Brazilian Gun Laws Have Created a Nightmare
Russ Chastain 05.24.18
Many of those in anti-gun circles like to point to foreign countries with strict gun control as examples of their ideal. But most of the time, reality is far different from their idyllic fantasy. This is true of Brazil, a nation which I nave never visited but to which I have family ties.
One of my aunts married a Brazilian man, and they lived in the USA for years. The photo above is my uncle with his son, taken during that time. In the late 1970s, they moved to Brazil with their young daughter and son, my cousins. They had a home in Rio de Janeiro as well as a rural ranch.
My family eventually moved back to the USA. My cousin Chris traveled back and forth between USA and Brazil regularly and recently, going to and from Rio maintaining relationships and conducting business. He has had to stop this travel because of increased violent crime in a place where he has no legal ability to protect himself.
Chris recently wrote the following, which I share here in hopes that some who still believe that banning guns will magically reduce or erase crime will see the light.
My father (from Ibicaraí, Bahia, Brazil) took me on my first hunt when I was about 4 years old. At 10, I was shooting skeet with a single-shot 410 shotgun. At 12, I was shooting skeet and hunting doves with a 12 gauge shotgun. I continued to shoot after I moved overseas to Brazil at age thirteen.

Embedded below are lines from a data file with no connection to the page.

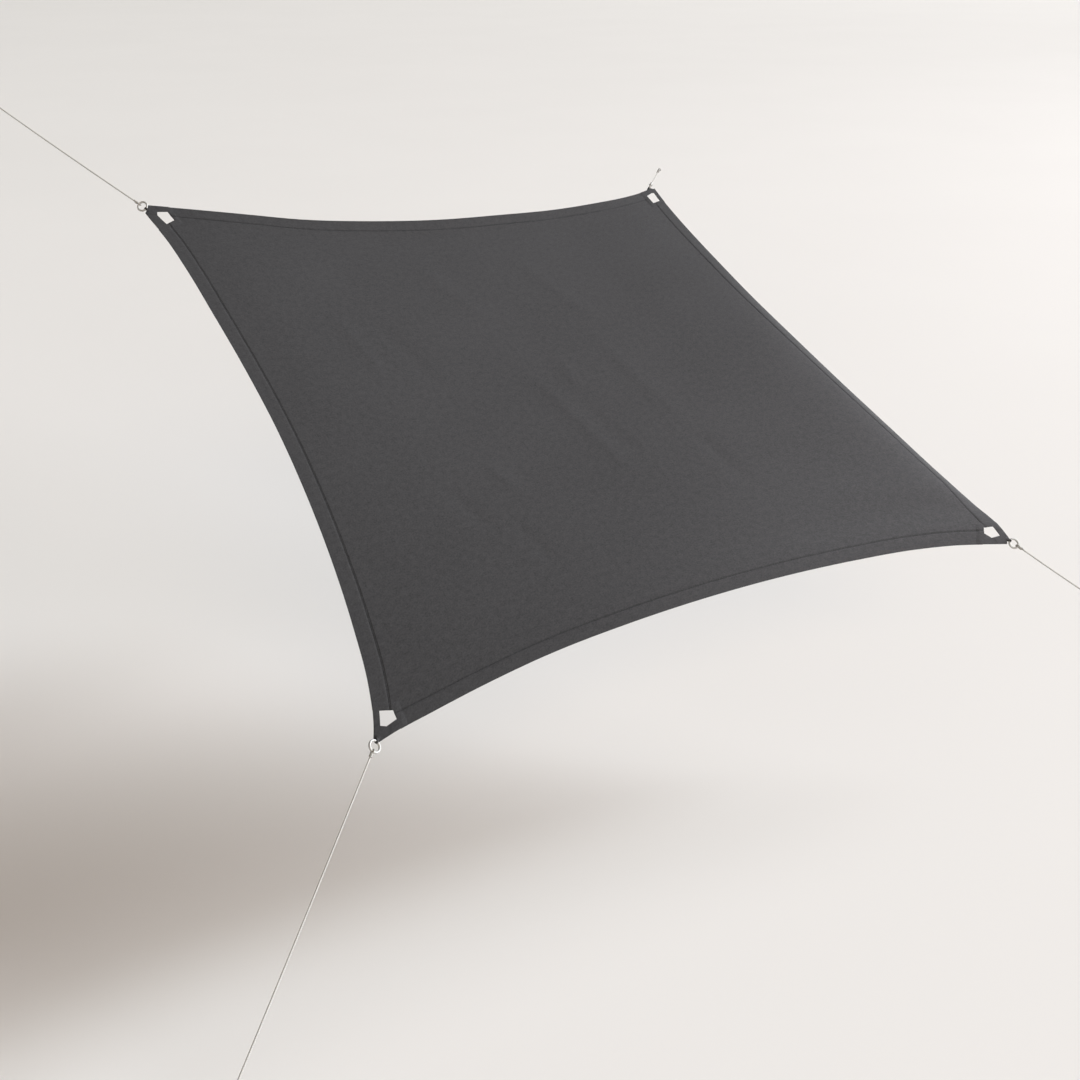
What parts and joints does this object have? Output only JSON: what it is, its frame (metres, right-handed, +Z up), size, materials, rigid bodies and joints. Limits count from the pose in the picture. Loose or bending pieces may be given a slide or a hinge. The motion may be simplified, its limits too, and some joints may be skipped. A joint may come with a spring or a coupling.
{
  "type": "shade sail",
  "caption": "Square hemmed shade sail stretched on a slope by cords from a steel ring at each webbing corner to small wall eyes.",
  "frame": {"origin": "middle of the flat back face of the upper right wall eye's flange, where the wall holds it", "axes": "+X along the level lower edge from the lower left corner to the lower right, +Y horizontal from the lower edge towards the higher upper edge, +Z up"},
  "size_m": [4.2315, 4.498, 2.1588],
  "materials": {
    "cloth": "matt charcoal outdoor cloth with a fine weave",
    "webbing": "matt dark grey woven webbing",
    "ring": "polished stainless steel",
    "cord": "pale grey twisted cord",
    "wall_eye": "satin stainless steel"
  },
  "bodies": {
    "root": {"sail_cloth": "cloth", "corner_upper_left": "webbing", "corner_upper_right": "webbing", "corner_lower_right": "webbing", "corner_lower_left": "webbing", "ring_upper_left": "ring", "ring_upper_right": "ring", "ring_lower_right": "ring", "ring_lower_left": "ring", "cord_upper_left": "cord", "cord_upper_right": "cord", "cord_lower_right": "cord", "cord_lower_left": "cord", "knot_ring_upper_left": "cord", "knot_ring_upper_right": "cord", "knot_ring_lower_right": "cord", "knot_ring_lower_left": "cord", "knot_eye_upper_left": "cord", "knot_eye_upper_right": "cord", "knot_eye_lower_right": "cord", "knot_eye_lower_left": "cord", "wall_eye_upper_left": "wall_eye", "wall_eye_upper_right": "wall_eye", "wall_eye_lower_right": "wall_eye", "wall_eye_lower_left": "wall_eye"}
  },
  "joints": []
}
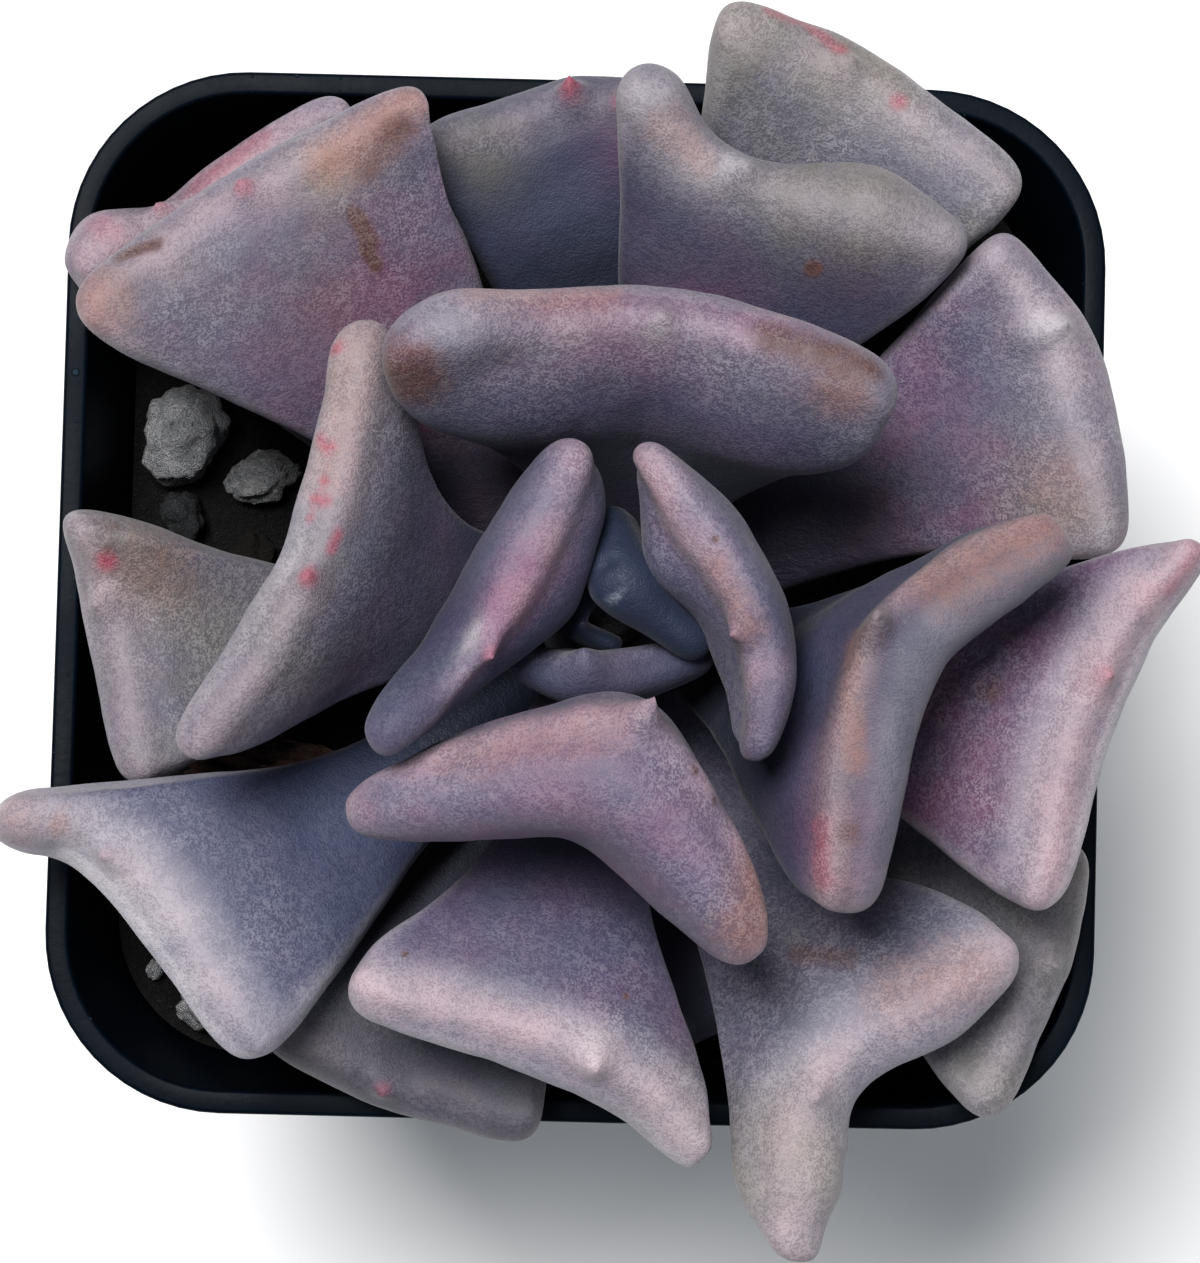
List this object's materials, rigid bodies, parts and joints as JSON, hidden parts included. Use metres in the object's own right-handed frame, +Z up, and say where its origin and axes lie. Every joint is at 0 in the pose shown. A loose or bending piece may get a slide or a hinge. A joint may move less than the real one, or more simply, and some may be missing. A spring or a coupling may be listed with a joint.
{
  "type": "potted echeveria",
  "caption": "Rosette succulent with thick grey-lavender fishtail leaves on a short stem, planted in dark soil with pale grains in a black square nursery pot.",
  "frame": {"origin": "centre of the pot's base, on the surface that the pot stands on", "axes": "+Z up the pot, +X to the right and +Y to the back of the plant as it is seen from above"},
  "size_m": [0.0935, 0.0994, 0.1077],
  "materials": {
    "pot_plastic": "satin",
    "peat": "rough",
    "stem_bark": "rough",
    "leaf_flesh": "matte with a mealy bloom",
    "perlite": "rough",
    "bark": "rough",
    "withered_leaf": "wrinkled",
    "fibre": "rough"
  },
  "bodies": {
    "root": {"pot": "pot_plastic", "soil": "peat", "stem": "stem_bark", "leaf_01": "leaf_flesh", "leaf_02": "leaf_flesh", "leaf_03": "leaf_flesh", "leaf_04": "leaf_flesh", "leaf_05": "leaf_flesh", "leaf_06": "leaf_flesh", "leaf_07": "leaf_flesh", "leaf_08": "leaf_flesh", "leaf_09": "leaf_flesh", "leaf_10": "leaf_flesh", "leaf_11": "leaf_flesh", "leaf_12": "leaf_flesh", "leaf_13": "leaf_flesh", "leaf_14": "leaf_flesh", "leaf_15": "leaf_flesh", "leaf_16": "leaf_flesh", "leaf_17": "leaf_flesh", "leaf_18": "leaf_flesh", "leaf_19": "leaf_flesh", "leaf_20": "leaf_flesh", "leaf_21": "leaf_flesh", "leaf_22": "leaf_flesh", "leaf_23": "leaf_flesh", "perlite_1": "perlite", "perlite_2": "perlite", "perlite_3": "perlite", "perlite_4": "perlite", "perlite_5": "perlite", "perlite_6": "perlite", "bark_chip": "bark", "dry_leaf": "withered_leaf", "root_fibre": "fibre"}
  },
  "joints": []
}
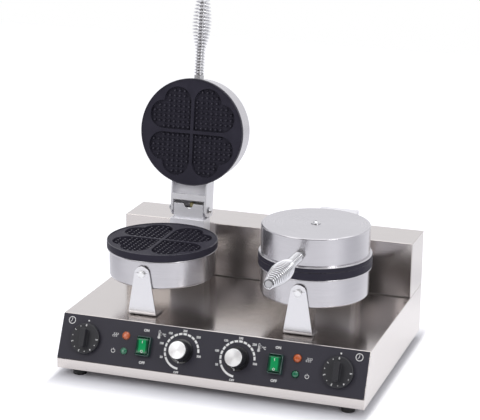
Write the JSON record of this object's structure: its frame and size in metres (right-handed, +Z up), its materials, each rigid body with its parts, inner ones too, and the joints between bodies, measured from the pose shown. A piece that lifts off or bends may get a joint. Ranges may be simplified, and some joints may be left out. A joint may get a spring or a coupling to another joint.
{
  "type": "double waffle maker",
  "caption": "Countertop waffle maker with round heart-pattern irons side by side, hinged lids with coiled handles, and a sloped panel of timers, thermostats and switches.",
  "frame": {"origin": "on the table, under the centre of the whole machine's bounding box", "axes": "+X to the right as the user faces the panel, +Y to the back, +Z up"},
  "size_m": [0.55, 0.5252, 0.6371],
  "materials": {
    "brushed_steel": "satin brushed stainless sheet",
    "bright_metal": "bright plated steel",
    "nonstick_casting": "cast aluminium with a satin black non-stick coating",
    "panel_face": "matt charcoal overlay",
    "black_plastic": "satin black moulding",
    "rubber": "matt black rubber",
    "green_lens": "translucent green plastic",
    "orange_lens": "translucent orange plastic",
    "ceramic": "off-white steatite",
    "glass_fibre": "braided glass-fibre sleeving, yellowish"
  },
  "bodies": {
    "frame": {"base_housing": "brushed_steel", "bottom_plate": "brushed_steel", "control_panel": "panel_face", "riser_housing": "brushed_steel", "rear_cover": "brushed_steel", "cover_screws": "bright_metal", "feet": "rubber", "foot_screws": "bright_metal", "cable_gland": "black_plastic", "terminal_block": "ceramic", "left_timer_body": "black_plastic", "right_timer_body": "black_plastic", "left_thermostat_body": "bright_metal", "right_thermostat_body": "bright_metal", "left_switch_body": "black_plastic", "right_switch_body": "black_plastic", "heat_lamps": "orange_lens", "power_lamps": "green_lens", "left_support_strap": "brushed_steel", "right_support_strap": "brushed_steel", "support_bolts": "bright_metal", "drum_bolts": "bright_metal", "left_hinge_bracket": "brushed_steel", "right_hinge_bracket": "brushed_steel", "left_clevis": "brushed_steel", "right_clevis": "brushed_steel", "left_hinge_pin": "bright_metal", "right_hinge_pin": "bright_metal", "left_lead_sleeve": "glass_fibre", "right_lead_sleeve": "glass_fibre", "left_lower_drum": "brushed_steel", "right_lower_drum": "brushed_steel", "left_lower_plate": "nonstick_casting", "right_lower_plate": "nonstick_casting", "left_lower_heater": "bright_metal", "right_lower_heater": "bright_metal"},
    "left_lid": {"left_lid_drum": "brushed_steel", "left_upper_plate": "nonstick_casting", "left_upper_heater": "bright_metal", "left_lid_arm": "brushed_steel", "left_lid_screw": "bright_metal", "left_handle_rod": "bright_metal", "left_handle_coil": "bright_metal"},
    "right_lid": {"right_lid_drum": "brushed_steel", "right_upper_plate": "nonstick_casting", "right_upper_heater": "bright_metal", "right_lid_arm": "brushed_steel", "right_lid_screw": "bright_metal", "right_handle_rod": "bright_metal", "right_handle_coil": "bright_metal"},
    "left_timer": {"left_timer_knob": "black_plastic"},
    "right_timer": {"right_timer_knob": "black_plastic"},
    "left_thermostat": {"left_thermostat_knob": "black_plastic", "left_knob_cap": "bright_metal"},
    "right_thermostat": {"right_thermostat_knob": "black_plastic", "right_knob_cap": "bright_metal"},
    "left_switch": {"left_rocker": "green_lens"},
    "right_switch": {"right_rocker": "green_lens"}
  },
  "joints": [
    {"name": "left_lid_hinge", "type": "hinge", "parent": "frame", "child": "left_lid", "pos_m": [-0.1405, 0.1473, 0.233], "axis": [-1, 0, 0], "range_deg": [-97.3, 0]},
    {"name": "right_lid_hinge", "type": "hinge", "parent": "frame", "child": "right_lid", "pos_m": [0.1405, 0.1473, 0.233], "axis": [-1, 0, 0], "range_deg": [0, 97.3]},
    {"name": "left_timer_turn", "type": "hinge", "parent": "frame", "child": "left_timer", "pos_m": [-0.226, -0.13889, 0.06738], "axis": [0, 0.9003, -0.4352], "range_deg": [0, 270]},
    {"name": "left_thermostat_turn", "type": "hinge", "parent": "frame", "child": "left_thermostat", "pos_m": [-0.05, -0.13889, 0.06738], "axis": [0, 0.9003, -0.4352], "range_deg": [0, 268]},
    {"name": "left_switch_rock", "type": "hinge", "parent": "frame", "child": "left_switch", "pos_m": [-0.118, -0.1434, 0.06956], "axis": [-1, 0, 0], "range_deg": [0, 14]},
    {"name": "right_timer_turn", "type": "hinge", "parent": "frame", "child": "right_timer", "pos_m": [0.226, -0.13889, 0.06738], "axis": [0, 0.9003, -0.4352], "range_deg": [0, 270]},
    {"name": "right_thermostat_turn", "type": "hinge", "parent": "frame", "child": "right_thermostat", "pos_m": [0.05, -0.13889, 0.06738], "axis": [0, 0.9003, -0.4352], "range_deg": [0, 268]},
    {"name": "right_switch_rock", "type": "hinge", "parent": "frame", "child": "right_switch", "pos_m": [0.118, -0.1434, 0.06956], "axis": [-1, 0, 0], "range_deg": [0, 14]}
  ]
}
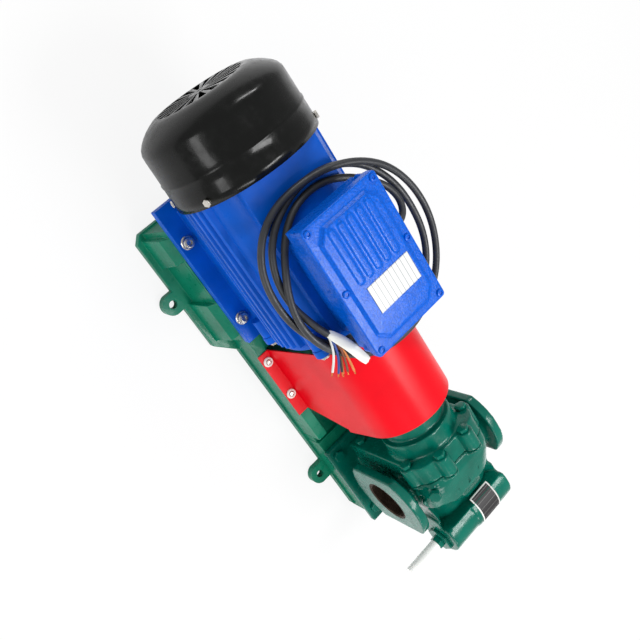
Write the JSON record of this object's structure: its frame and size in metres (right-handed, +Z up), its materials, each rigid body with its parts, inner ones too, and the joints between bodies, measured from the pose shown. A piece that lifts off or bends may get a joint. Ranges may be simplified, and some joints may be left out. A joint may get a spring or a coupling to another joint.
{
  "type": "gear pump",
  "caption": "Motor-driven gear pump on a cast bed, with finned motor, fan cover, terminal box, loose cord coil, coupling guard, flanged side ports and relief valve",
  "frame": {"origin": "floor level, midway between the two wide fixing lugs, on the shaft's plane", "axes": "+X along the shaft from fan to pump, +Y across to the far port, +Z up"},
  "size_m": [0.838, 0.338, 0.3606],
  "materials": {
    "green_enamel": "gloss",
    "green_bed": "gloss",
    "motor_blue": "semi-gloss",
    "box_blue": "hammered gloss",
    "black_gloss": "high gloss",
    "guard_red": "semi-gloss",
    "zinc_steel": "zinc plated",
    "machined_steel": "machined",
    "lamination": "varnished",
    "copper_winding": "enamelled",
    "fan_plastic": "moulded",
    "board_plastic": "moulded",
    "white_washer": "moulded",
    "label_white": "printed film, left blank",
    "label_dark": "anodised, left blank",
    "spider_rubber": "moulded",
    "gasket_paper": "pressed fibre",
    "packing": "braided graphite",
    "bronze": "machined",
    "spring_steel": "ground",
    "sleeve_plastic": "translucent",
    "cord_rubber": "matt",
    "cord_filler": "fibrous",
    "core_colours": "coloured insulation",
    "gland_nylon": "moulded"
  },
  "bodies": {
    "pump_set": {"base_frame": "green_bed", "motor_frame": "motor_blue", "motor_front_shield": "motor_blue", "shield_bolts": "zinc_steel", "motor_rear_shield": "motor_blue", "fan_cover_screws": "zinc_steel", "bearing_outer_rings": "machined_steel", "stator_core": "lamination", "stator_windings": "copper_winding", "fan_cover": "black_gloss", "motor_foot_bolts": "zinc_steel", "motor_foot_washers": "zinc_steel", "terminal_box": "box_blue", "terminal_box_lid": "box_blue", "lid_screws": "box_blue", "lid_plate": "label_white", "terminal_board": "board_plastic", "coupling_guard": "guard_red", "guard_screws": "zinc_steel", "guard_washers": "white_washer", "pump_front_cover": "green_enamel", "pump_rear_cover": "green_enamel", "gear_case": "green_enamel", "case_plug": "green_enamel", "cover_bolts": "green_enamel", "dowel_pins": "machined_steel", "case_gaskets": "gasket_paper", "bearing_bushes": "bronze", "pump_foot_bolts": "green_enamel", "gland_packing": "packing", "gland_follower": "green_enamel", "gland_studs": "zinc_steel", "relief_spring": "spring_steel", "relief_bonnet": "green_enamel", "adjusting_lock_nut": "green_enamel", "thread_sleeve": "sleeve_plastic", "pump_plate": "label_dark", "cord_coil": "cord_rubber", "cable_gland": "gland_nylon", "cord_lead": "cord_rubber", "cord_tail": "cord_filler", "cord_conductors": "core_colours"},
    "motor_rotor": {"rotor_shaft": "machined_steel", "rotor_core": "lamination", "bearing_inner_rings": "machined_steel", "motor_shaft_key": "machined_steel", "cooling_fan": "fan_plastic", "coupling_motor_half": "machined_steel", "coupling_spider": "spider_rubber"},
    "drive_gear_set": {"drive_shaft": "machined_steel", "drive_gear": "machined_steel", "coupling_pump_half": "machined_steel", "pump_shaft_key": "machined_steel"},
    "driven_gear_set": {"driven_shaft": "machined_steel", "driven_gear": "machined_steel"},
    "poppet": {"relief_poppet": "machined_steel"},
    "spring_disc": {"spring_seat": "machined_steel"},
    "screw": {"adjusting_screw": "zinc_steel"}
  },
  "joints": [
    {"name": "rotor_spin", "type": "hinge", "parent": "pump_set", "child": "motor_rotor", "pos_m": [0, 0, 0.19], "axis": [1, 0, 0], "continuous": true},
    {"name": "drive_gear_spin", "type": "hinge", "parent": "pump_set", "child": "drive_gear_set", "pos_m": [0, 0, 0.19], "axis": [1, 0, 0], "continuous": true},
    {"name": "driven_gear_spin", "type": "hinge", "parent": "pump_set", "child": "driven_gear_set", "pos_m": [0, 0, 0.12], "axis": [1, 0, 0], "continuous": true},
    {"name": "poppet_lift", "type": "slide", "parent": "pump_set", "child": "poppet", "axis": [0, -1, 0], "range_m": [0, 0.006], "stiffness_N_per_m": 9000, "springref_m": -0.008, "deforming": ["relief_spring"]},
    {"name": "spring_disc_travel", "type": "slide", "parent": "pump_set", "child": "spring_disc", "axis": [0, 1, 0], "range_m": [-0.004, 0.004]},
    {"name": "screw_turn", "type": "hinge", "parent": "spring_disc", "child": "screw", "pos_m": [0.556, 0, 0.177], "axis": [0, 1, 0], "range_deg": [-720, 720]}
  ],
  "couplings": [
    {"joint": "drive_gear_spin", "follows": "rotor_spin", "ratio": 1},
    {"joint": "driven_gear_spin", "follows": "rotor_spin", "ratio": -1},
    {"joint": "screw_turn", "follows": "spring_disc_travel", "rad_per_m": 3141.6}
  ]
}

In 1977 just about anyone could own a gun in Brazil. My father and I did. As the years went by, Brazilian gun laws became more strict and at one point I couldn’t get a hold of ammo anymore.
After Lula came into power in 2003, the government convinced many to give up their guns in return for a small compensation. Now, fifteen years later, it’s almost impossible to purchase a firearm in that country. They took away most of the remaining firearms by passing even more stringent gun laws.
Today, Brazil has become one of the most violent and dangerous countries in the world.
Don’t be fooled, there are guns in Brazil. They are just in the hands of the bad guys — so millions of Brazilians live at the mercy of murderous bandits who go around unchallenged, robbing and killing hundreds of innocent people by the day (Chicago is child’s play compared to Rio). It’s a shame.
Many Brazilians really did (some fools still do) believe that getting rid of the guns would get rid of gun violence (a naive and delusional concept).
But back to being a child and shooting guns at an early age. If I had a son, I would most certainly share the same experiences that my father, my friend’s father, and my uncles all shared with me. I learned how to respect guns and how important they may become at any given time.
Today, I continue to own guns and shoot on a regular basis. I just don’t care to hunt anymore.
My takeaway from this: Disarming law-abiding people is never a good idea. Pass down the tradition of gun ownership and shooting skills. Enjoy your rights, and work to preserve them.
Future generations will thank everyone who stood up for civil rights — and despise all who fail to resist.